→ Challenge
Copy each line below that includes "scene".

→ Rows from a dataset

....

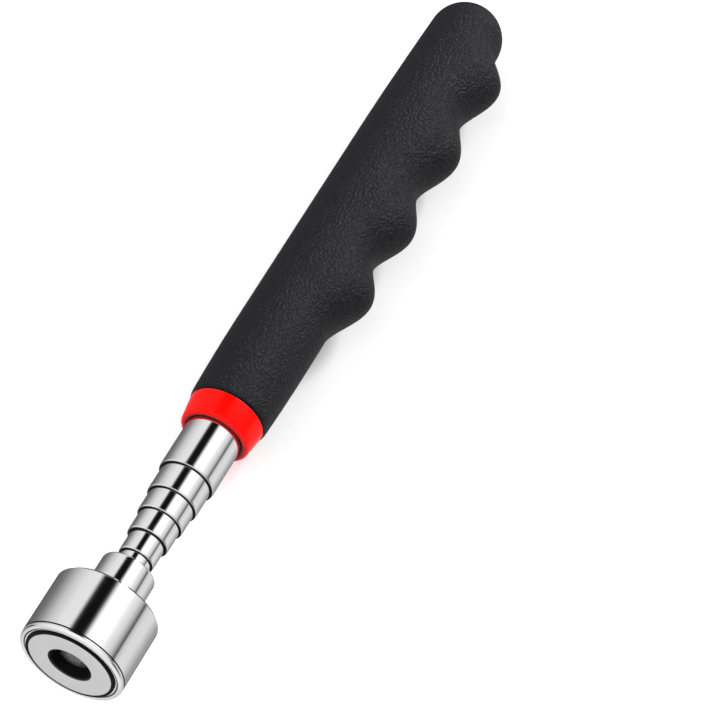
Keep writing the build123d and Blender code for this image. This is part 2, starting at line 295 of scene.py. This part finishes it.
def shade_painted_steel():
    """Unplated steel in cut edges, grooves and bores, painted dark to stand for the shade in them: dull and
    a little oily.
    """
    nodes = Nodes("shade_painted_steel")
    stain = nodes.noise(nodes.place, 900, 4)
    nodes.set(
        Metallic=0.6,
        Base_Color=nodes.blend(stain, grey(0.006), grey(0.02)),
        Roughness=nodes.between(stain, 0.35, 0.6),
    )
    return nodes.material


def pole_face():
    """Satin nickel on the magnet's face: fine turning rings, a light grain and duller patches."""
    nodes = Nodes("pole_face")
    rings = nodes.noise(nodes.polar(), 5200, 2)
    grain = nodes.noise(nodes.place, 3800, 3, 0.6)
    patches = nodes.noise(nodes.place, 320, 3)
    nodes.set(
        Metallic=1.0,
        Base_Color=nodes.blend(patches, grey(0.76), grey(0.84)),
        Roughness=nodes.between(grain, 0.34, 0.5),
        Normal=nodes.bump(rings, 1.5e-6, under=nodes.bump(grain, 5e-6)),
    )
    return nodes.material


def magnet():
    """Sintered magnet: dark grey, granular and matte."""
    nodes = Nodes("magnet")
    grain = nodes.noise(nodes.place, 4500, 5, 0.7)
    nodes.set(
        Metallic=0.5,
        Base_Color=nodes.blend(grain, grey(0.05), grey(0.13)),
        Roughness=nodes.between(grain, 0.5, 0.75),
        Normal=nodes.bump(grain, 1.2e-5),
    )
    return nodes.material


def steel():
    """Bare turned steel, with tool marks round the axis and a few stains."""
    nodes = Nodes("steel")
    marks = nodes.noise(nodes.stretched(14000, 300, 300), 1, 2)
    stain = nodes.noise(nodes.place, 500, 4)
    nodes.set(
        Metallic=1.0,
        Base_Color=nodes.blend(stain, grey(0.42), grey(0.55)),
        Roughness=nodes.between(stain, 0.25, 0.42),
        Normal=nodes.bump(marks, 2e-6),
    )
    return nodes.material


def black_plastic():
    """Black moulding with a fine spark-eroded texture."""
    nodes = Nodes("black_plastic")
    grain = nodes.noise(nodes.place, 6000, 3, 0.6)
    cloud = nodes.noise(nodes.place, 300, 2)
    nodes.set(
        Base_Color=nodes.blend(cloud, grey(0.003), grey(0.006)),
        Roughness=nodes.between(grain, 0.5, 0.7),
        Specular_IOR_Level=0.05,
        Normal=nodes.bump(grain, 4e-6),
    )
    return nodes.material


def glass(name, tint, clearness, haze_low, haze_high):
    """Clear moulded plastic with a trace of flow marks. What isn't clear about it is a milky haze."""
    nodes = Nodes(name)
    flow = nodes.noise(nodes.place, 450, 2)
    nodes.set(
        Base_Color=tint,
        Transmission_Weight=clearness,
        IOR=1.49,
        Roughness=nodes.between(flow, haze_low, haze_high),
        Normal=nodes.bump(flow, 4e-6),
    )
    return nodes.material


def board():
    """Green circuit board with a fine glass weave under its lacquer."""
    nodes = Nodes("board")
    weave = nodes.noise(nodes.stretched(300, 5200, 5200), 1, 1)
    nodes.set(
        Base_Color=nodes.blend(weave, (0.008, 0.06, 0.022, 1), (0.018, 0.11, 0.04, 1)),
        Roughness=nodes.between(weave, 0.25, 0.4),
        Coat_Weight=0.4,
        Normal=nodes.bump(weave, 4e-6),
    )
    return nodes.material


def brass():
    """Spring bronze of the bushes and shoes, rubbed in streaks along the way that they slide."""
    nodes = Nodes("brass")
    rubbed = nodes.noise(nodes.stretched(250, 3200, 3200), 1, 3)
    nodes.set(
        Metallic=1.0,
        Base_Color=nodes.blend(rubbed, (0.55, 0.34, 0.10, 1), (0.74, 0.52, 0.20, 1)),
        Roughness=nodes.between(rubbed, 0.18, 0.4),
        Normal=nodes.bump(rubbed, 2e-6),
    )
    return nodes.material


def cell_can():
    """Drawn and nickel-plated can of a button cell."""
    nodes = Nodes("cell_can")
    rings = nodes.noise(nodes.polar(), 3600, 2)
    nodes.set(
        Metallic=1.0,
        Base_Color=nodes.blend(rings, grey(0.60, WARM), grey(0.70, WARM)),
        Roughness=nodes.between(rings, 0.18, 0.3),
        Normal=nodes.bump(rings, 1.5e-6),
    )
    return nodes.material


def red_plastic():
    """Glossy red moulding with slight sinks in its surface, and shade painted into its mouth, fading out
    towards the rim.
    """
    nodes = Nodes("red_plastic")
    sink = nodes.noise(nodes.place, 220, 2)
    dust = nodes.noise(nodes.place, 2600, 3)
    from_axis = nodes.new("ShaderNodeSeparateXYZ", Vector=nodes.polar()).outputs["Y"]
    clear_of_painted_shade = nodes.between(from_axis, 0.0, 1.0, COLLAR_PAINTED_SHADE_R * MM, COLLAR_SHADE_FADE_R * MM)
    bright = nodes.blend(sink, (0.70, 0.0015, 0.0005, 1), (0.80, 0.003, 0.0008, 1))
    nodes.set(
        # painted shade: the red is darkened near the axis, in the mouth round the mast tube, and fades to
        # the collar's own red by the rim
        Base_Color=nodes.blend(clear_of_painted_shade, (0.20, 0.0003, 0.0002, 1), bright),
        Roughness=nodes.between(dust, 0.12, 0.2),
        Specular_IOR_Level=0.13,
        Sheen_Weight=0.22,
        Sheen_Roughness=0.25,
        Normal=nodes.bump(sink, 1.2e-5),
    )
    return nodes.material


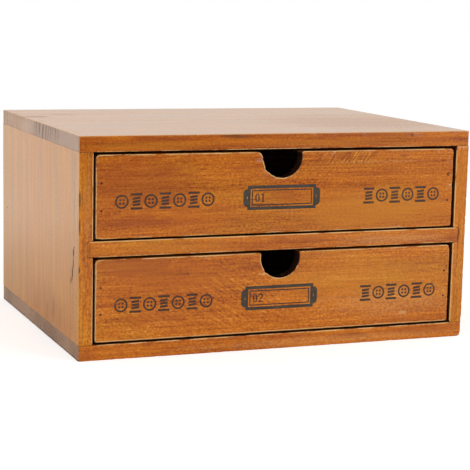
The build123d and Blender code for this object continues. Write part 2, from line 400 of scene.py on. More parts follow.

....

→ Correct response
Keep writing the build123d and Blender code for this image. This is part 2, starting at line 295 of scene.py. This part finishes it.
The build123d and Blender code for this object continues. Write part 2, from line 400 of scene.py on. More parts follow.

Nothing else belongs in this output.